Lo que todo niño y niña necesita para avanzar saludablemente en lo académico, es tener experiencias de logro: enfrentar desafíos y superarlos con esfuerzo y habilidad. Ese es el combustible que tenemos que proveerles porque no necesitamos que acumule notas excelentes (tan inútiles como poco predictivas) sino que entrene su capacidad de esfuerzo, desarrolle su habilidad para enfrentar obstáculos y desafíos y que gane confianza en sí mismo.
Es muy fortalecedor que les enseñemos a autoevaluarse y a valorar su esfuerzo (más que sólo el resultado). Saber estimularse a uno mismo es lo que asegura realmente la superación personal. Esa es la competencia útil: la que se establece sanamente con uno mismo.
La competitividad no los prepara mejor para el mundo competitivo que deberán enfrentar, como muchos padres creen. Lo que mejor los prepara es aprender a dar lo mejor de sí y desarrollar confianza en sus recursos personales.
Aquellos que logran alcanzar el bienestar emocional y vivir con la sensación de competencia personal de que son buenos en lo que hacen, no son los que fueron criados con la presión del éxito por el éxito. Son quienes han podido crecer internamente, quienes se han fortalecido emocionalmente de modo de poder recorrer la vida con sabiduría y alegría. Han aprendido cuáles son sus verdaderas fuentes de logro y de placer, y ellas no dependen exclusivamente de ser el que llegue primero a la meta. Han aprendido a reconocer los obstáculos y las derrotas como señales de mejorar la estrategia, pero sin sentirse ellos como seres humanos obstaculizados y derrotados. Han aprendido a disfrutar la vida sin descuidar las responsabilidades ni encararlas descuidando los vínculos, la diversión y el descanso.
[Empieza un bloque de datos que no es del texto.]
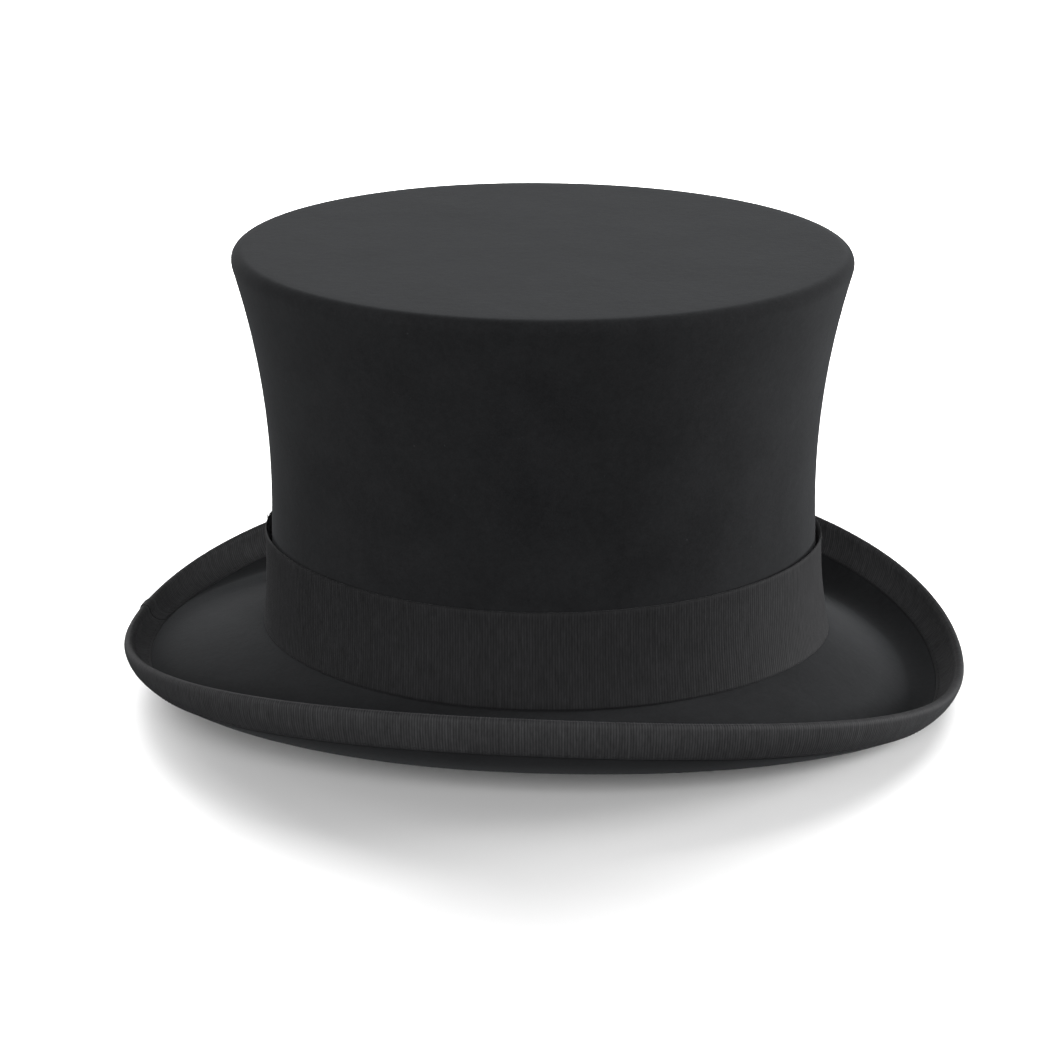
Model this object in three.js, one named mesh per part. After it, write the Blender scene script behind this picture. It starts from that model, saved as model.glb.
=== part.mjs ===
// A felt top hat with a bound, curled brim. Millimetres.
// +X is the wearer's front, +Y the wearer's left, +Z up. The origin is the middle of the hat's
// footprint, level with the lowest point of its brim. Heights in the formulas below count from
// the level of the head opening, and the finished group is moved up to the origin at the end.
import * as THREE from 'three';
import { mergeVertices } from 'three/addons/utils/BufferGeometryUtils.js';

// --- driving dimensions ---------------------------------------------------------------------

// Felt. Lengths are of its middle surface, and half lengths run along X.
const FELT_THICKNESS = 2.5;
const CROWN_HEIGHT = 145.5;
const TIP_HALF_LENGTH = 115.3;
const WAIST_HALF_LENGTH = 101.3;
const WAIST_HEIGHT = 54;
const FOOT_HALF_LENGTH = 103.7;
const FOOT_WIDTH_RATIO = 0.823;
const TIP_WIDTH_RATIO = 0.843;
const TIP_EDGE_REACH = 4.4;

// The brim, one value for each end of the oval: the sides, the front and the back.
const BRIM_WIDTH = { side: 68, front: 63.4, back: 56.7 };
const STRAIGHT_WIDTH = { side: 27.4, front: 37.7, back: 46.3 };
const ROOT_HEIGHT = { side: -1.3, front: -0.8, back: -1.3 };
const ROOT_SLOPE = { side: -13, front: -33.9, back: -14.1 };
const RIM_SLOPE = { side: 99, front: 71, back: 85 };
const SIDE_DIP = 3.2;
const SIDE_SHARE_POWER = 0.9;
const SIDE_SHARE_SOFTNESS = 0.45;
const ROOT_OFFSET = 1.9;
const BREAK_REACH = 2.4;
const BREAK_HANDLE = 0.4;

// Ribbons, leather, linings and threads.
const GAP = 0.3;
const RIBBON_THICKNESS = 0.7;
const BAND_HEIGHT = 38;
const BAND_FLARE = 0.9;
const BAND_FOOT_RISE = { side: 1.9, front: 0.8, back: 2.1 };
const BAND_SLACK = { side: 0, front: 0.95, back: 1.2 };
const BAND_KICK = { side: 0, front: 2.2, back: 0 };
const BINDING_WIDTH = 12;
const THREAD_RADIUS = 0.3;
const STITCH_INSET = 1.5;
const TACK_LENGTH = 3;
const JOIN_HALF_GAP = 0.3;
const LEATHER_THICKNESS = 1;
const SWEATBAND_FOOT = 4.6;
const SWEATBAND_TOP = 47;
const WELT_THICKNESS = 0.5;
const REED_RADIUS = 0.8;
const REED_HEIGHT = 2;
const SATIN_THICKNESS = 0.45;
const LINING_FOOT = 18;
const LINING_TOP = 139.1;
const PIPING_RADIUS = 0.9;
const TIP_PAD = { halfLength: 98, thickness: 3 };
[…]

La persona verdaderamente competente no es competitiva con los otros. Se siente tan libre que no depende de terceros para evaluarse a sí mismo. Aprendió que en la vida se gana y se pierde y que la mayor de las satisfacciones surgen de saber que uno está haciendo su mejor esfuerzo para lograr ser lo mejor que pueda ser hoy a sus propios ojos.